╭──

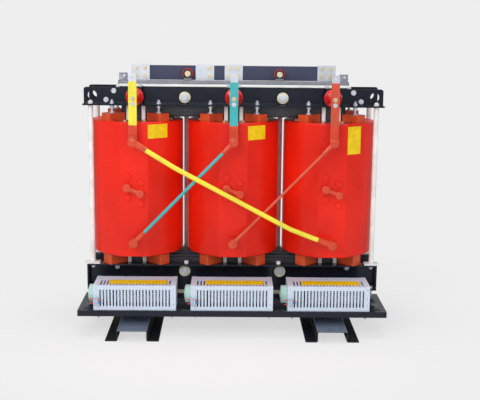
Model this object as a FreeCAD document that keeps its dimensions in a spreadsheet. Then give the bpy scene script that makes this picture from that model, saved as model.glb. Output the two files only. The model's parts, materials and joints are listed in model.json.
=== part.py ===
import FreeCAD, Part
import math
import os
import re
import Sketcher

# A three-phase dry-type distribution transformer with resin-cast coils and cross-flow fans.
# X runs along the row of coils, Y from the high-voltage side to the low-voltage side, Z up.
# The origin lies on the floor, under the axis of the middle coil. Millimetres throughout.

SIZES = {
    # Coils
    "coil_pitch": 540, "coil_radius": 256, "coil_bore": 205, "coil_height": 740,
    "coil_rim": 6, "pad_width": 153, "pad_stand": 6,
    "winding_duct": 33, "lv_coil_wall": 44, "spacer_width": 14, "spacer_proud": 8,
    # Cast bosses on the front pad
    "tap_radius": 19.5, "tap_stand": 10, "tap_spacing": 73, "tap_step": 59, "tap_shift": 31,
    "tap_link_radius": 22, "tap_link_stand": 38, "tap_rod_radius": 13, "tap_rim": 4, "tap_level": 372,
    "terminal_radius": 19, "terminal_stand": 32, "terminal_low": 89, "terminal_high": 645,
    # Core
    "limb_width": 168, "core_depth": 196, "first_packet_depth": 124, "second_packet_depth": 168,
    "second_packet_width": 144, "third_packet_width": 116, "yoke_drop": 28, "core_rise": 4,
    "cover_wall": 3, "cover_overhang": 26, "cover_set": 8,
    "strut_width": 20, "strut_depth": 12, "strut_spread": 42,
    # Levels of the frame, one on the other
    "rail_height": 60, "beam_height": 96, "base_pad_height": 20, "lower_clamp_height": 145,
    "lower_block_height": 65, "upper_block_height": 42, "stud_gap": 42, "upper_clamp_height": 96,
    # Rails and beams
    "rail_gauge": 1060, "rail_length": 1120, "rail_web": 164, "rail_width": 284,
    "rail_wall": 6, "rail_bend": 10, "rail_hole_inset": 74, "rail_hole_radius": 11,
    "beam_inset": 35, "beam_wall": 6, "rail_bolt_span": 90,
    "base_pad_length": 110, "base_pad_inner": 285, "outer_pad_inset": 80,
    # Clamps
    "frame_end_gap": 19, "upper_clamp_overhang": 11,
    "yoke_sheet": 2, "clamp_wall": 8, "clamp_reach": 62, "clamp_bend": 12,
    "clamp_corner": 14, "end_plate_wall": 8,
    "lift_hole_radius": 25, "lift_hole_inset": 47, "lift_hole_rise": 52,
    "core_bolt_radius": 10, "upper_bolt_rise": 43.5, "lower_bolt_rise": 95, "hole_play": 1,
    "washer_radius": 31, "washer_wall": 6, "bolt_plate_width": 70, "bolt_plate_wall": 6,
    "clamp_bolt_radius": 8, "outer_bolt_inset": 123, "inner_bolt_inset": 166,
    "clamp_bolt_low_rise": 27, "clamp_bolt_high_rise": 76,
    "side_bolt_inset": 164, "lower_side_rise": 118,
    # Tie rods
    "tie_inset": 30, "tie_radius": 8, "tie_tube_radius": 14, "tie_foot_length": 82,
    "tie_foot_width": 56, "tie_foot_wall": 9, "tie_cup_radius": 24, "tie_cup_height": 44,
    "flange_cap_radius": 12, "flange_cap_height": 14, "flange_cap_x": 260,
    # Support blocks and their studs
    "block_width": 69, "block_edge": 4, "block_reach": 229, "yoke_clearance": 5, "stud_radius": 7,
    "stud_inset": 128, "stud_offset": 135, "stud_rise": 22,
    # High-voltage connections
    "bracket_width": 78, "bracket_stand": 63, "bracket_wall": 6, "bracket_bolt_spread": 27,
    "insulator_level": 1260, "insulator_foot_radius": 49, "insulator_nose_radius": 25,
    "bar_width": 40, "bar_wall": 6, "sleeve_wall": 2, "tab_rise": 42,
    "sleeve_top": 1349, "sleeve_bottom": 1117, "tab_hole_radius": 5.5, "tab_corner": 14,
    "bar_screw_drop": 29, "bar_screw_radius": 5,
    "boot_wall": 4, "boot_radius": 23, "boot_play": 0.3, "rod_boot_length": 84,
    "yellow_rod_radius": 13, "green_rod_radius": 9, "red_rod_radius": 8, "rod_boot_wall": 4,
    "front_rod_depth": 338, "back_rod_depth": 313, "yellow_bend_left": 313,
    "yellow_bend_left_level": 893, "yellow_bend_right": 309, "yellow_bend_right_level": 564,
    "yellow_bend_radius": 260,
    # Low-voltage connections
    "lv_plane": 205, "lead_wall": 8, "lead_width": 105, "lead_foot": 150, "lead_bend_level": 1152,
    "lead_top": 1420, "plate_height": 86, "plate_bolt_x": 24, "plate_bolt_z": 22,
    "plate_bolt_radius": 6, "board_edge": 8, "board_bottom": 1330, "board_height": 84,
    "board_wall": 12, "neutral_x": 167, "neutral_width": 107, "neutral_bar_level": 1143,
    "neutral_bar_height": 34, "neutral_foot_x": 72, "neutral_foot_width": 20, "neutral_foot_y": 134,
    "support_bar_overhang": 120, "support_bar_level": 1314, "support_bar_depth": 78,
    "support_bar_height": 16, "post_span": 532, "post_level": 1368, "post_radius": 30,
    "lug_radius": 26, "lug_foot_width": 40, "lug_wall": 6,
    "tongue_width": 44, "tongue_wall": 4, "tongue_height": 14,
    # Fan tray
    "tray_overhang": 15, "tray_front": 460, "tray_top": 138, "tray_height": 32, "tray_wall": 4,
    "tray_flange": 40, "tray_back": 100, "tray_middle": 300, "hanger_inset": 26,
    "hanger_radius": 7, "tray_screw_radius": 4,
    # Cross-flow fans
    "fan_pitch": 520.5, "fan_shift": 3.5, "fan_length": 441, "fan_depth": 194, "fan_height": 136,
    "fan_front": 450, "fan_wall": 3, "motor_bay": 97, "slot_width": 8, "slot_pitch": 17.6,
    "slot_height": 93, "slot_rise": 20, "slot_count": 22, "first_slot": 36.7,
    "top_slot_length": 100, "top_slot_set": 12, "end_cap_length": 25, "end_cap_stand": 1.5,
    "cap_hole_radius": 2.5, "impeller_radius": 54, "impeller_hub": 9, "impeller_gap": 5,
    "impeller_disc": 2, "blade_count": 24, "blade_depth": 17, "blade_wall": 1.6, "blade_bow": 4,
    "shaft_radius": 4, "shaft_play": 0.3, "motor_radius": 48, "motor_proud": 28, "motor_gap": 17,
}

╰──

**Exercise description**
Copy exactly the lines that run from the first line of the data to the line containing "# The origin", please, with both ends included and nothing else.

**Response to this task**
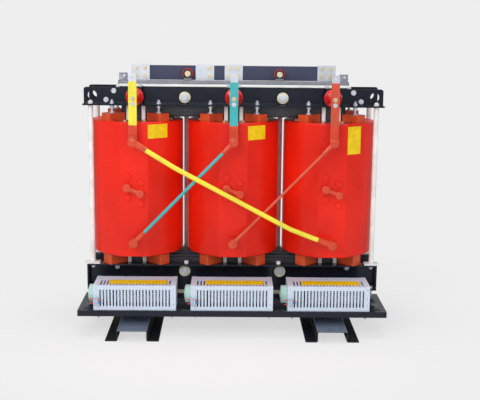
Model this object as a FreeCAD document that keeps its dimensions in a spreadsheet. Then give the bpy scene script that makes this picture from that model, saved as model.glb. Output the two files only. The model's parts, materials and joints are listed in model.json.
=== part.py ===
import FreeCAD, Part
import math
import os
import re
import Sketcher

# A three-phase dry-type distribution transformer with resin-cast coils and cross-flow fans.
# X runs along the row of coils, Y from the high-voltage side to the low-voltage side, Z up.
# The origin lies on the floor, under the axis of the middle coil. Millimetres throughout.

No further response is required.